I read about the actual definition of a ‘blue moon’ quite some years ago, and came to the conclusion then that any mistake that has persisted in the media this many years is unlikely to ever be corrected. There will always be a spate of articles and TV news stories clamoring about the ‘Blue Moon!’ any time we have two full moons in one month. Which isn’t actually that rare, by the way. Some years it even happens twice.


All the phases are special in their own right. Let’s observe them all!!!


We agree!! We hope to be shedding more light (or a lot less, haha) on New Moons next!

Myesha Molenda

Every Blue moon is both seasonal & monthly. Every Blue season has blue moon months so every 2.5-3 years/ season /month is a Blue moon 3rd moon is Blue if there is 1& 2 x2
13 is the uninvited one . Unfriendly 13 is a Blue moon .
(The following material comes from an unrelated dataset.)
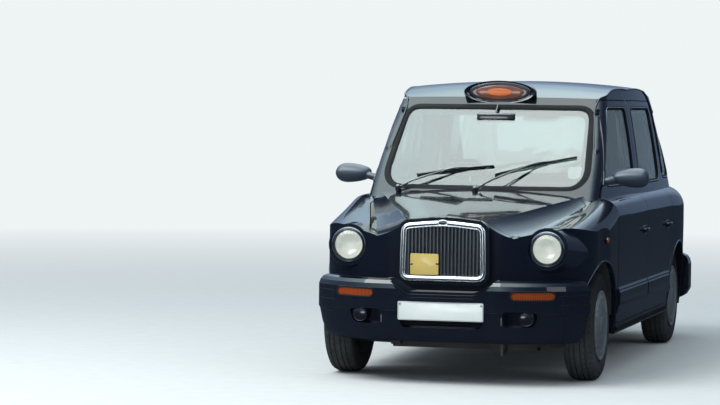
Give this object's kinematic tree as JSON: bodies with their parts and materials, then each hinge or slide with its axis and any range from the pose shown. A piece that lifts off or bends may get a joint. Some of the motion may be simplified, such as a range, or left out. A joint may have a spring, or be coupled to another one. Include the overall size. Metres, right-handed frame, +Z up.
{
  "type": "taxi cab",
  "caption": "Four-door purpose-built taxi with upright cabin, round headlamps, barred grille, roof sign, steering wheels, opening doors, bonnet and boot.",
  "frame": {"origin": "on the ground under the middle of the overall box", "axes": "+X the vehicle's left side, -Y the front, +Z up"},
  "size_m": [2.036, 4.5748, 1.8358],
  "materials": {
    "body_paint": "gloss",
    "window_glass": "clear",
    "floor_paint": "satin",
    "chassis_paint": "satin",
    "engine_iron": "rough",
    "exhaust_steel": "dull",
    "amber_lens": "gloss",
    "red_lens": "gloss",
    "lamp_lens": "clear",
    "chrome": "mirror",
    "bar_paint": "satin",
    "dark_plastic": "satin",
    "trim_panel": "satin",
    "seat_cloth": "woven",
    "knuckle_iron": "rough",
    "tyre": "matt",
    "wheel_silver": "satin"
  },
  "bodies": {
    "body": {"side_frame_left": "body_paint", "side_frame_right": "body_paint", "roof_panel": "body_paint", "scuttle": "body_paint", "rear_panel": "body_paint", "front_wings": "body_paint", "windscreen": "window_glass", "fixed_glass": "window_glass", "floor_pan": "floor_paint", "arch_liners": "floor_paint", "chassis_frame": "chassis_paint", "tow_eye": "chassis_paint", "engine": "engine_iron", "exhaust_system": "exhaust_steel", "fuel_tank": "chassis_paint", "front_suspension": "chassis_paint", "rear_axle": "chassis_paint", "front_bumper": "body_paint", "front_indicators": "amber_lens", "rear_bumper": "body_paint", "grille_surround": "chrome", "grille_bars": "bar_paint", "headlamps": "lamp_lens", "tail_lamps": "red_lens", "roof_sign": "dark_plastic", "partition": "trim_panel", "tip_up_seats": "seat_cloth", "driver_seat": "seat_cloth", "rear_bench": "seat_cloth", "parcel_shelf": "dark_plastic", "dashboard": "dark_plastic"},
    "bonnet": {"bonnet": "body_paint"},
    "boot_lid": {"boot_lid": "body_paint"},
    "steering_wheel": {"steering_wheel": "dark_plastic"},
    "front_door_left": {"front_door_left": "body_paint", "front_door_glass_left": "window_glass", "mirror_left": "dark_plastic"},
    "rear_door_left": {"rear_door_left": "body_paint", "rear_door_glass_left": "window_glass"},
    "knuckle_left": {"knuckle_left": "knuckle_iron"},
    "wheel_front_left": {"tyre_front_left": "tyre", "wheel_front_left": "wheel_silver"},
    "wheel_rear_left": {"tyre_rear_left": "tyre", "wheel_rear_left": "wheel_silver"},
    "front_door_right": {"front_door_right": "body_paint", "front_door_glass_right": "window_glass", "mirror_right": "dark_plastic"},
    "rear_door_right": {"rear_door_right": "body_paint", "rear_door_glass_right": "window_glass"},
    "knuckle_right": {"knuckle_right": "knuckle_iron"},
    "wheel_front_right": {"tyre_front_right": "tyre", "wheel_front_right": "wheel_silver"},
    "wheel_rear_right": {"tyre_rear_right": "tyre", "wheel_rear_right": "wheel_silver"}
  },
  "joints": [
    {"name": "bonnet_hinge", "type": "hinge", "parent": "body", "child": "bonnet", "pos_m": [0, -1.175, 1.165], "axis": [-1, 0, 0], "range_deg": [0, 50]},
    {"name": "boot_hinge", "type": "hinge", "parent": "body", "child": "boot_lid", "pos_m": [0, 2.09, 1.062], "axis": [1, 0, 0], "range_deg": [0, 75]},
    {"name": "front_door_left_hinge", "type": "hinge", "parent": "body", "child": "front_door_left", "pos_m": [0.888, -1.125, 0.75], "axis": [0, 0, -1], "range_deg": [0, 68]},
    {"name": "rear_door_left_hinge", "type": "hinge", "parent": "body", "child": "rear_door_left", "pos_m": [0.888, -0.026, 0.75], "axis": [0, 0, -1], "range_deg": [0, 80]},
    {"name": "front_door_right_hinge", "type": "hinge", "parent": "body", "child": "front_door_right", "pos_m": [-0.888, -1.125, 0.75], "axis": [0, 0, 1], "range_deg": [0, 68]},
    {"name": "rear_door_right_hinge", "type": "hinge", "parent": "body", "child": "rear_door_right", "pos_m": [-0.888, -0.026, 0.75], "axis": [0, 0, 1], "range_deg": [0, 80]},
    {"name": "steer_left", "type": "hinge", "parent": "body", "child": "knuckle_left", "pos_m": [0.69, -1.5475, 0.3345], "axis": [0, 0, 1], "range_deg": [-48, 48]},
    {"name": "steer_right", "type": "hinge", "parent": "body", "child": "knuckle_right", "pos_m": [-0.69, -1.5475, 0.3345], "axis": [0, 0, 1], "range_deg": [-48, 48]},
    {"name": "steering_wheel_turn", "type": "hinge", "parent": "body", "child": "steering_wheel", "pos_m": [-0.37, -0.655, 1.02], "axis": [0, 0.8944, 0.4472], "range_deg": [-768, 768]},
    {"name": "wheel_front_left_spin", "type": "hinge", "parent": "knuckle_left", "child": "wheel_front_left", "pos_m": [0.745, -1.5475, 0.3345], "axis": [1, 0, 0], "continuous": true},
    {"name": "wheel_rear_left_spin", "type": "hinge", "parent": "body", "child": "wheel_rear_left", "pos_m": [0.745, 1.3385, 0.3345], "axis": [1, 0, 0], "continuous": true},
    {"name": "wheel_front_right_spin", "type": "hinge", "parent": "knuckle_right", "child": "wheel_front_right", "pos_m": [-0.745, -1.5475, 0.3345], "axis": [1, 0, 0], "continuous": true},
    {"name": "wheel_rear_right_spin", "type": "hinge", "parent": "body", "child": "wheel_rear_right", "pos_m": [-0.745, 1.3385, 0.3345], "axis": [1, 0, 0], "continuous": true}
  ],
  "couplings": [
    {"joint": "steer_right", "follows": "steer_left", "ratio": 1},
    {"joint": "steering_wheel_turn", "follows": "steer_left", "ratio": 16}
  ]
}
This is a brilliant article! Admittedly, I had always followed the two full moons in a calendar month rule. However, I had then heard some old lore (possibly Celtic because of the lore surrounding a Sidh Moon/ Faerie Moon which supposedly refers to the second New Moon in a month) which stated if a calendar year had 13 Full Moons, the last Full Moon (thus in December) was considered the Blue Moon.
Considering what one of the other comments said about the Full Moon having bluish overtones in winter – it kind of makes sense too. Old lore is fascinating! I love how stories & traditions develop, and I love researching the roots of long-held ideas.
Thank you!

rod rod the rv gawd

The Original saying, “once in a Blue Moon” was in reference to the Full Moon that occurred on the Winter Soltice. Being the middle of Winter in the northern hemisphere it was cold, thus the color Blue. Now, the “Once in a Blue Moon” was a rough measure of time of 17 1/2 years between these events. The term today was twisted to the 2nd full moon in a month by the Star Gazer on PBS back in the seventies. It’s really just the 2nd full moon in a month.

Susan Higgins

Hi Rod, it seems your information conflicts with ours, which came from an astronomer, so we stand by it.

Wayne Keith

I always have and will continue to use the “twice in one month” definition. It’s what I’ve always heard since I was a boy. I never heard of the 4 in a season deal until just recently, and I’ve been a sky and starwatcher since the 60s

Fred Starklemeier

“I would rather err with Galen than proclaim the truth with Harvey.”

Jodie Masteller

I really like the article. I appreciate the information. Your article information will be passed on. Great job!

Susan Higgins

Thank you, Jodie! We’re glad you found it informative.

Megan C Bradbury

Interesting. Always wondered where that expression originated.